Long-standing BBC head of specialist factual commissioning Martin Davidson is leaving to set up a new venture “beyond television”.

Martin Davidson

Davidson’s responsibilities will be taken on by head of natural history and specialist factual commissioning Tom MacDonald, who takes on an expanded role with responsibility for all natural history, science, history, religion and business commissions.

Davidson has clocked up 24 years at the BBC. He initially joined in 1988, working on programmes such as The Late Show, Reputations and A History of Britain. After a four-year stint as head of history at RDF Media from 2001 to 2005, he rejoined the BBC as commissioning executive producer, independents, specialist factual.

He took on his current role as part of a major restructure of factual commissioning in March 2015, before which he was head of commissioning for history and business. 

His departure follows that of his wife, former BBC2 controller Janice Hadlow, who left the BBC in January after 29 years.

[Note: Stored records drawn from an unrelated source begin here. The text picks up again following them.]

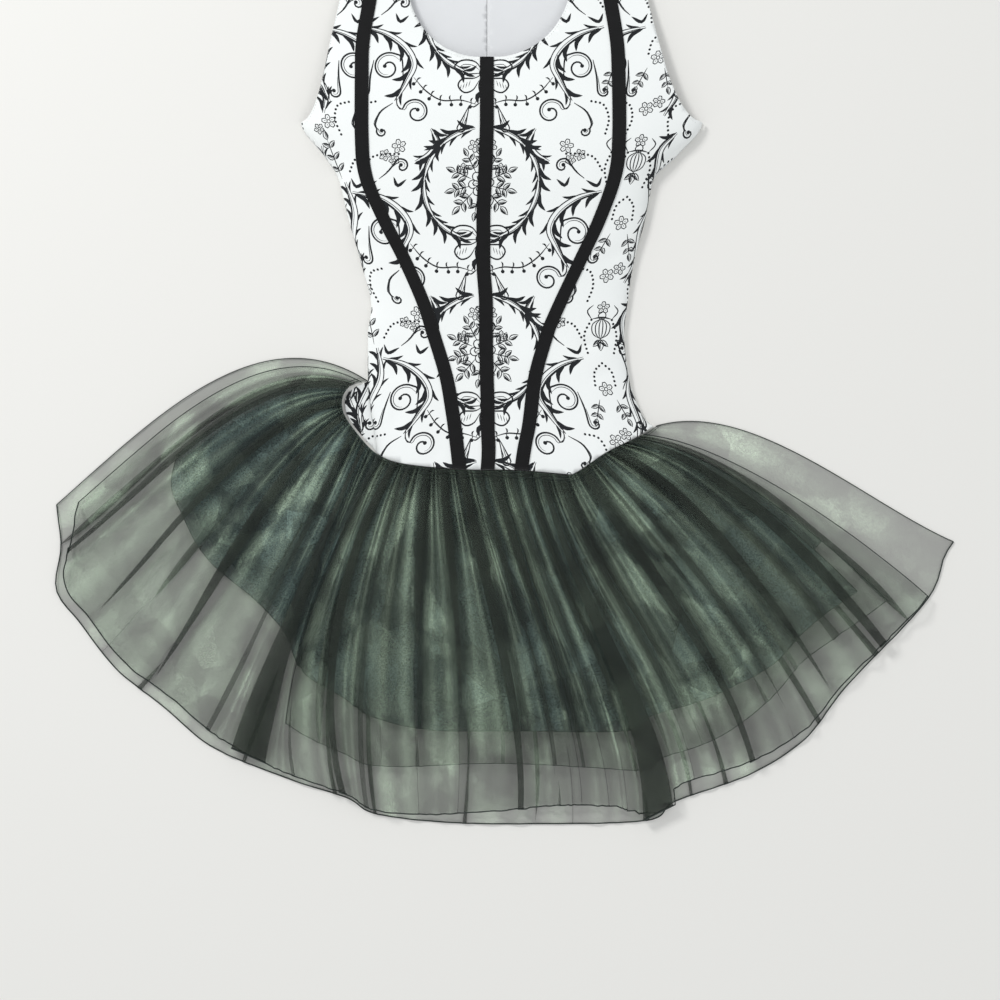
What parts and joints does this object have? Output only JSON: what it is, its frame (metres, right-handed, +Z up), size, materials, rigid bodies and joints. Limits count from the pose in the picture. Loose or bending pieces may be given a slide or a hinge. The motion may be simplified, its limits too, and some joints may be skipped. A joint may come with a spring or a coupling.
{
  "type": "pageant dress",
  "caption": "Sleeveless pageant dress laid flat: printed fitted bodice with black velvet ribbon trims and a full gathered sheer black skirt.",
  "frame": {"origin": "centre of the whole outline, on the surface that the dress lies on", "axes": "+Z up from that surface, +Y towards the neck, +X to the right as seen from above"},
  "size_m": [1.0402, 1.009, 0.0306],
  "materials": {
    "printed_cloth": "cool white woven cloth with a black outline print",
    "velvet": "black velvet ribbon",
    "organza": "sheer black organza",
    "lining": "dark semi-sheer lining"
  },
  "bodies": {
    "root": {"bodice_front_center_left": "printed_cloth", "bodice_front_center_right": "printed_cloth", "bodice_side_front_left": "printed_cloth", "bodice_side_front_right": "printed_cloth", "bodice_back_left": "printed_cloth", "bodice_back_right": "printed_cloth", "trim_left": "velvet", "trim_center": "velvet", "trim_right": "velvet", "skirt_outer_back": "organza", "skirt_lining_back": "lining", "skirt_lining_front": "lining", "skirt_mid_front": "organza", "skirt_outer_front": "organza"}
  },
  "joints": []
}
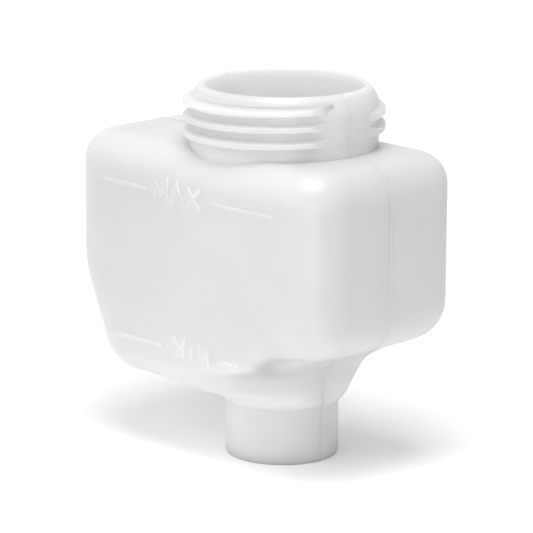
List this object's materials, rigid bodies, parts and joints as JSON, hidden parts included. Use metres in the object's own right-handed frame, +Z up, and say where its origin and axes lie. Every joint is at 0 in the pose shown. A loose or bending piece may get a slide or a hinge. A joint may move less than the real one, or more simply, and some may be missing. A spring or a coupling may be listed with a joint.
{
  "type": "brake fluid reservoir",
  "caption": "Milky translucent blow-moulded brake fluid bottle with a threaded filler neck, raised level marks, a stepped underside and a push-in outlet spout.",
  "frame": {"origin": "centre of the outlet spout's lower end", "axes": "+Z up along the spout and the filler neck, +X towards the shallow end of the bottle, the face with the level marks looks along -Y"},
  "size_m": [0.0802, 0.0477, 0.0845],
  "materials": {
    "bottle_plastic": "satin"
  },
  "bodies": {
    "root": {"reservoir_body": "bottle_plastic"}
  },
  "joints": []
}
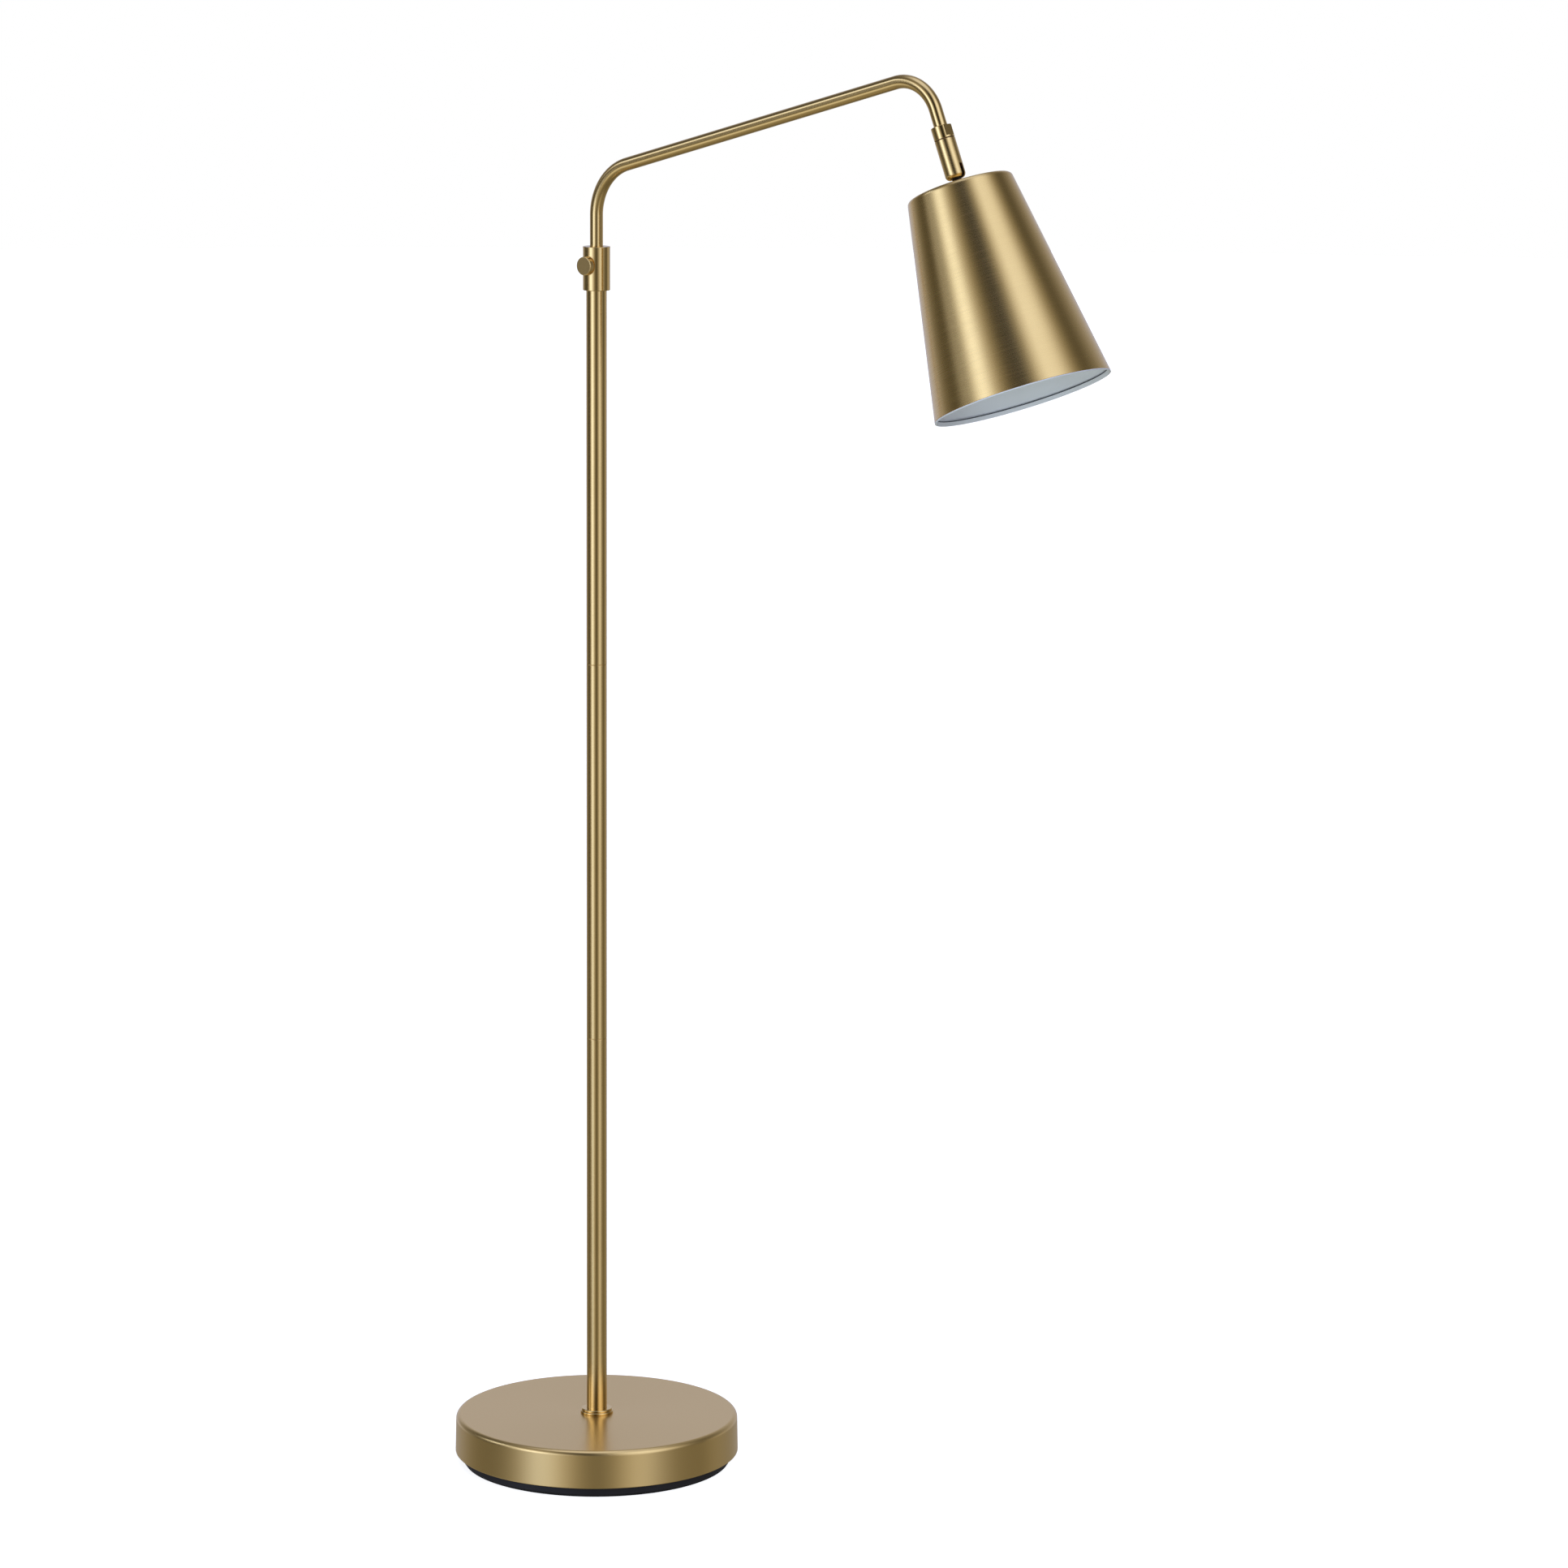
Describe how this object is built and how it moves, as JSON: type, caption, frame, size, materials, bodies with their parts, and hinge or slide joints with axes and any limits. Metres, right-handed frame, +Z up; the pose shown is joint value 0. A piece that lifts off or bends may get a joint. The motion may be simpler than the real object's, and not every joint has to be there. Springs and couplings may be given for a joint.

Davidson holds a raft of commissioning credits including Mary Beard’s BAFTA nominated Pompeii, and factual dramas like BAFTA-nominated The Wipers Times, 37 Days and The Eichmann Show.

He was also key to the development of new factual talent, including Simon Schama, Mary Beard and David Olusoga, whose programme Britain’s Forgotten Slave-Owners won the 2016 BAFTA for Specialist Factual.

Announcing the departure today, acting controller of BBC Factual Commissioning Alison Kirkham thanked Davidson for his “enormous contribution” and said: “All of those who have worked with Martin over the years will miss his expertise, his commitment and above all his enthusiasm for the programmes and people he has looked after”.

MacDonald was also installed in his current role during last year’s restructure. He joined BBC factual commissioning in 2012, having previously executive produced Channel 4’s hit fixed-rig medical documentary 24 Hours in A&E.

His credits include last year’s live natural history event strip Big Blue Live, as well as Attenborough and The Giant Dinosaur, How To Stay Young, Trust Me I’m A Doctor, Inside The Factory, World’s Busiest Railway and an An Hour To Save Your Life.

He also oversees landmark natural history shows such as Life Story, The Hunt and the forthcoming Planet Earth II. 

Commenting on his appointment, MacDonald said: “I’ve had the most amazing time running natural history and specialist factual formats commissioning and can’t wait to take on this new remit.”

Kirkham said the opportunity to combine both roles would deliver “an even more coherent strategic vision across the BBC’s portfolio of channels,” as well as being more efficient.